In the years since Jackson went to Los Angeles, where he won five more titles, the Bulls have hired the following coaches: Tim Floyd, Bill Berry, Bill Cartwright, Pete Myers, Scott Skiles, Jim Boylan with an “a,” Vinny Del Negro, Tom Thibodeau, Fred Hoiberg, Jim Boylen with an “e” and Billy Donovan, who could be gone next. They are losers again in 2024 and pondering trading Zach LaVine and Lonzo Ball, if not Nikola Vucevic and, for all we know, DeMar DeRozan. They’ve completely fallen off the league map. When their jersey does show up, in places such as Europe, you still see Jordan’s name and no one else’s. He left in the summer of 1998, off to sell billions of sneakers and support championship teams and athletes, such as the Michigan Wolverines.

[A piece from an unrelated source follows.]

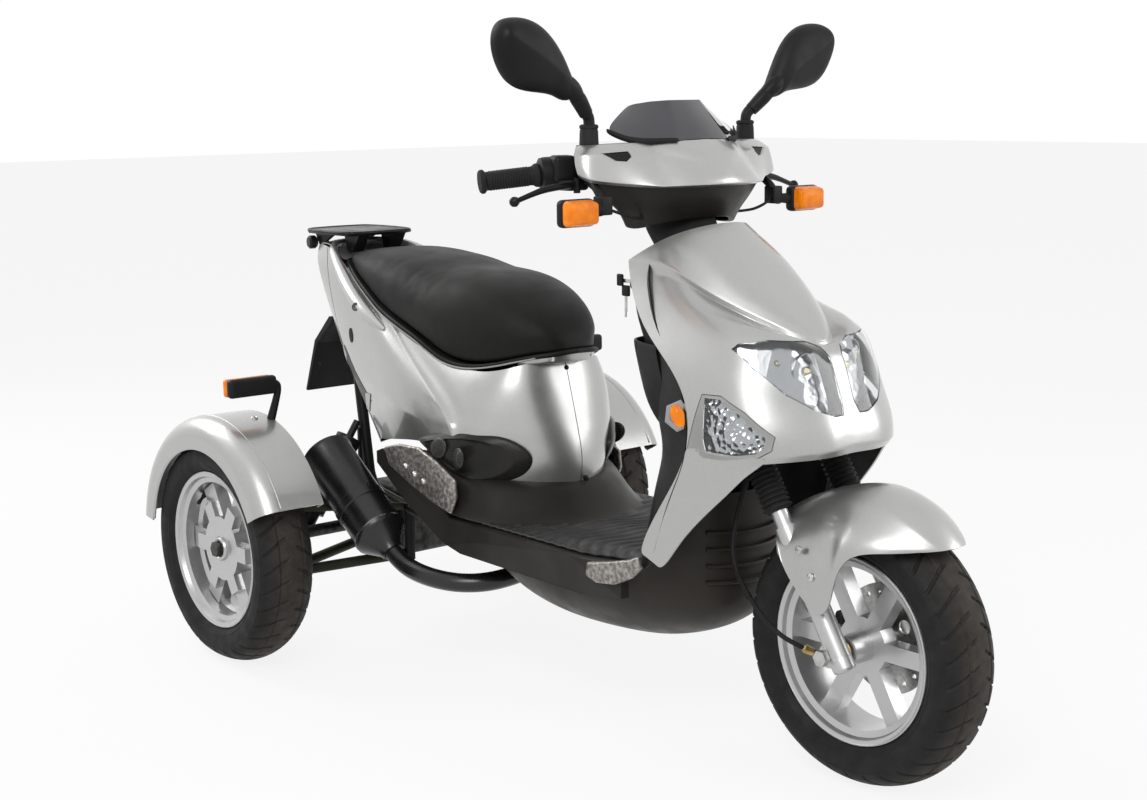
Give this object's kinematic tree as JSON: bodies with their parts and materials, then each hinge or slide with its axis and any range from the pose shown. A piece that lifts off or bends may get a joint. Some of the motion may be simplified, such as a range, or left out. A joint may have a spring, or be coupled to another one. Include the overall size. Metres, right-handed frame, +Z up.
{
  "type": "three-wheeled motor scooter",
  "caption": "Silver motor scooter with one steered front wheel and two fendered rear wheels, a flat footboard, stepped black seat and rear rack.",
  "frame": {"origin": "on the ground, under the middle of the outer box", "axes": "+Z up, the front faces -Y, the rider's right hand is on -X"},
  "size_m": [1.05, 1.8609, 1.2709],
  "materials": {
    "silver_paint": "metallic silver lacquer, glossy",
    "dark_silver_paint": "darker metallic grey lacquer, glossy",
    "black_frame": "satin black enamel",
    "black_plastic": "fine-grained matt black",
    "dark_grey_plastic": "satin warm dark grey",
    "rubber": "matt black moulded rubber",
    "tyre": "black tread rubber",
    "trim_silver": "grey-brown metallic textured",
    "clear_lens": "clear lens over a bright faceted reflector",
    "smoked_screen": "dark smoked, glossy",
    "amber_lens": "amber ribbed lens",
    "red_lens": "red ribbed lens",
    "steel": "satin machined",
    "engine_alloy": "dark cast alloy",
    "black_vinyl": "grained black vinyl cover"
  },
  "bodies": {
    "chassis": {"main_frame": "black_frame", "front_shield": "silver_paint", "nose_panel": "dark_silver_paint", "headlights": "clear_lens", "corner_lamps": "clear_lens", "inner_leg_shield": "black_plastic", "floorboard": "dark_grey_plastic", "floor_mat": "rubber", "footplates": "trim_silver", "belly_pan": "dark_grey_plastic", "side_panels": "silver_paint", "tail_panel": "silver_paint", "side_vents": "black_plastic", "seat_hinge_bracket": "black_frame", "storage_bucket": "black_plastic", "rear_rack": "black_frame", "grab_handles": "silver_paint", "tail_light": "red_lens", "rear_mudguard": "black_plastic", "engine": "engine_alloy", "exhaust": "black_frame", "drive_axle": "engine_alloy", "rear_knuckles": "steel", "suspension_arms": "black_frame", "shock_absorbers": "black_frame", "rear_fenders": "silver_paint", "rear_indicators": "amber_lens"},
    "steering": {"fork": "steel", "fork_boots": "rubber", "front_axle": "steel", "front_fender": "silver_paint", "brake_caliper": "engine_alloy", "speedometer_cable": "black_plastic", "handlebar": "black_frame", "grips": "rubber", "control_levers": "black_frame", "handlebar_cowl_upper": "silver_paint", "handlebar_cowl_lower": "dark_grey_plastic", "windscreen": "smoked_screen", "mirrors": "black_plastic", "front_indicators": "amber_lens"},
    "front_wheel": {"front_rim": "silver_paint", "front_tyre": "tyre", "brake_disc": "steel"},
    "rear_wheel_right": {"rear_rim_right": "silver_paint", "rear_tyre_right": "tyre"},
    "rear_wheel_left": {"rear_rim_left": "silver_paint", "rear_tyre_left": "tyre"},
    "seat": {"seat_cushion": "black_vinyl", "seat_base": "black_plastic"}
  },
  "joints": [
    {"name": "steering_turn", "type": "hinge", "parent": "chassis", "child": "steering", "pos_m": [0, -0.68134, 0.22434], "axis": [0, 0.5299, 0.848], "range_deg": [-35, 35]},
    {"name": "front_wheel_spin", "type": "hinge", "parent": "steering", "child": "front_wheel", "pos_m": [0, -0.7, 0.236], "axis": [1, 0, 0], "continuous": true},
    {"name": "rear_wheel_right_spin", "type": "hinge", "parent": "chassis", "child": "rear_wheel_right", "pos_m": [-0.451, 0.611, 0.236], "axis": [1, 0, 0], "continuous": true},
    {"name": "rear_wheel_left_spin", "type": "hinge", "parent": "chassis", "child": "rear_wheel_left", "pos_m": [0.451, 0.611, 0.236], "axis": [1, 0, 0], "continuous": true},
    {"name": "seat_open", "type": "hinge", "parent": "chassis", "child": "seat", "pos_m": [0, 0.062, 0.642], "axis": [1, 0, 0], "range_deg": [0, 60]}
  ]
}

So, when Reinsdorf and son Michael launched a Ring of Honor — shouldn’t this have been done a long time ago? — it was the 87-year-old owner’s not-so-sly way of one-upping “The Last Dance.” Doesn’t he realize that documentary only reaffirmed what some of us were writing in full view at the time? Christ, they could have run my columns for eight years and then some, except ESPN tried to acknowledge — another shaky moment for the network — that I didn’t exist. Before you announce such a circle of esteem, the father and son should have asked Jordan if he would appear for a Chicago event on a January Thursday, then a ceremony at a Friday night game against the Golden State Warriors.

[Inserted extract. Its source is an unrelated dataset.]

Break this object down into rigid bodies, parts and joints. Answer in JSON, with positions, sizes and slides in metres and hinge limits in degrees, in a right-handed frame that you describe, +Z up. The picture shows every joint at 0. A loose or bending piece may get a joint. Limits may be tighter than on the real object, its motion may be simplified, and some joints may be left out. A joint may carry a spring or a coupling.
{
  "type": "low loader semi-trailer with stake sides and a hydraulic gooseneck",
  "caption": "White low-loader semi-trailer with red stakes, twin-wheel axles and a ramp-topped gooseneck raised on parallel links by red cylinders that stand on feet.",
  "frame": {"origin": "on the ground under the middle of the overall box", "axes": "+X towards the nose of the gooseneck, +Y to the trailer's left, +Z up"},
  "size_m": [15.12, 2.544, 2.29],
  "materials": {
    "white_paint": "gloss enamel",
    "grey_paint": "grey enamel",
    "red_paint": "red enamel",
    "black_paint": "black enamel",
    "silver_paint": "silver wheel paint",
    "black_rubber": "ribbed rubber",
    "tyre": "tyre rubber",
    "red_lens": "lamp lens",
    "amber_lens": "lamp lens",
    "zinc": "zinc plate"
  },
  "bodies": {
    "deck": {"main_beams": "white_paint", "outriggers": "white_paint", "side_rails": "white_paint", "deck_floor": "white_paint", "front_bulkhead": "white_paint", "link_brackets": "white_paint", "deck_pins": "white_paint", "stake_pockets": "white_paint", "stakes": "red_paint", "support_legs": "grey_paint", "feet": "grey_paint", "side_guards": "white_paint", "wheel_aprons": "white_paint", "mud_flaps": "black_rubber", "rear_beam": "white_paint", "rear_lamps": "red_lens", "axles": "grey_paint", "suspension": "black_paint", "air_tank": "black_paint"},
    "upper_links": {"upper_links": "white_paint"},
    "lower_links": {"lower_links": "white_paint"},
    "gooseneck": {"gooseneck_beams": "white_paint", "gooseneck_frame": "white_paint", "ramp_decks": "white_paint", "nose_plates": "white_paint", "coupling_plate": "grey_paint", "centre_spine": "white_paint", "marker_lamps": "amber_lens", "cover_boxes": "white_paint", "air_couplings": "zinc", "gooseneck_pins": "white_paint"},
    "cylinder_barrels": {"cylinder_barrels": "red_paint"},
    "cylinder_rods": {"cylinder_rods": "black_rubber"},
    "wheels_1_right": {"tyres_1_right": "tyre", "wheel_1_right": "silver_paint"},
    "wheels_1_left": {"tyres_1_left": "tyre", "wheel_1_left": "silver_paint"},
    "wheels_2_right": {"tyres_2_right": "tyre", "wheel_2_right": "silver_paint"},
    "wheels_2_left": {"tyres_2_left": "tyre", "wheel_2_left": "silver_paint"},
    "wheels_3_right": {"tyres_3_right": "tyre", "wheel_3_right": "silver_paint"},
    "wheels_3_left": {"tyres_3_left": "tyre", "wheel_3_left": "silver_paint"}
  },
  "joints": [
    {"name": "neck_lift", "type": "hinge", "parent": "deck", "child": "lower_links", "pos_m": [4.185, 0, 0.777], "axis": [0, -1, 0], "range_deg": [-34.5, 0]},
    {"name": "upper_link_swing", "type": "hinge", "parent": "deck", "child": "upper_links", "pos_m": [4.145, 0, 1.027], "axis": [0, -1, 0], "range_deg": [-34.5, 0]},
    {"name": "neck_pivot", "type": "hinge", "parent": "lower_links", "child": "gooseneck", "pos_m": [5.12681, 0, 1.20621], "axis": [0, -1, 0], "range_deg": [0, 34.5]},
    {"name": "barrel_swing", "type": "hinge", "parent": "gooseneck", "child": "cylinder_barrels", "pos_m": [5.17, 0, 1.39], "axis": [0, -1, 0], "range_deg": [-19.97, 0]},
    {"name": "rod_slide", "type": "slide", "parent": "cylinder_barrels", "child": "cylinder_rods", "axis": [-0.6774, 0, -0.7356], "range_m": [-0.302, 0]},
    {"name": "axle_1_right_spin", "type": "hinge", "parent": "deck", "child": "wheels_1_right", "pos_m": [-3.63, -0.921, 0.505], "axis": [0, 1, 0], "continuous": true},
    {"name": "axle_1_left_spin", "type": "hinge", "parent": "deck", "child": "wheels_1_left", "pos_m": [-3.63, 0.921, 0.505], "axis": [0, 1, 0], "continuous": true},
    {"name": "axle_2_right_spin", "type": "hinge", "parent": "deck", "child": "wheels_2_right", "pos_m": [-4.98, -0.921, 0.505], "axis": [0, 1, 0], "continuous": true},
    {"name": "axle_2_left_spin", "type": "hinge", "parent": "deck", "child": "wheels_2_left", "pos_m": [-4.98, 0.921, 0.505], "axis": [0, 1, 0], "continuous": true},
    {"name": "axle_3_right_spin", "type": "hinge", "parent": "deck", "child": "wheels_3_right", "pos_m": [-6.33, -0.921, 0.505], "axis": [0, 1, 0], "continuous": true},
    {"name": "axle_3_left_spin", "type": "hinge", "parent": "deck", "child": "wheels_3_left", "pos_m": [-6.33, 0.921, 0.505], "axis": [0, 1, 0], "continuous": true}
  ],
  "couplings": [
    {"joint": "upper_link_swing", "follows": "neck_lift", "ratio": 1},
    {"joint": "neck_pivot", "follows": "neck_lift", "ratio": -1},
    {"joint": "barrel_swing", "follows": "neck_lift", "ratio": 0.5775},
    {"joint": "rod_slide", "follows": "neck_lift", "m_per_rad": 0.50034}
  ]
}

Of course, Jordan said no. He played nice in sending a video message for the festivities, but for a piece of protocol that meant so much to the Reinsdorfs, he wasn’t getting on a plane and bolting Florida. This was his way of saying, Jerry, back in 1997-98, you and Krause f—ed up. Here’s what Jordan said:
“Good evening. I want to thank Jerry Reinsdorf and Michael Reinsdorf for starting the Ring of Honor. I want to congratulate all the other recipients. I am so bummed that I can't be there tonight, but I don't want that to stop the fun that you guys are going to have. And believe me, I am very grateful and very honored. To the fans, you guys have supported me ever since I stepped foot in Chicago. And even today, I see a lot of Chicago fans all over. So I think we made an impression and changed what Chicago represents in terms of champions.
“Every time you look up in the rafters, I want you to always remember, where we were and where we are. And we are always going to be champions. So, thank you, to the fans. Once again, I want to thank Jerry Reinsdorf and Michael Reinsdorf for doing this and congratulate the other recipients. Man, I'm bummed I can't be there but I will always be a Chicago Bulls and I want them to continually do well. I'd like to see other banners in the rafters, and I hope the city can always be proud of the Chicago Bulls. Thank you very much. Have a great evening.”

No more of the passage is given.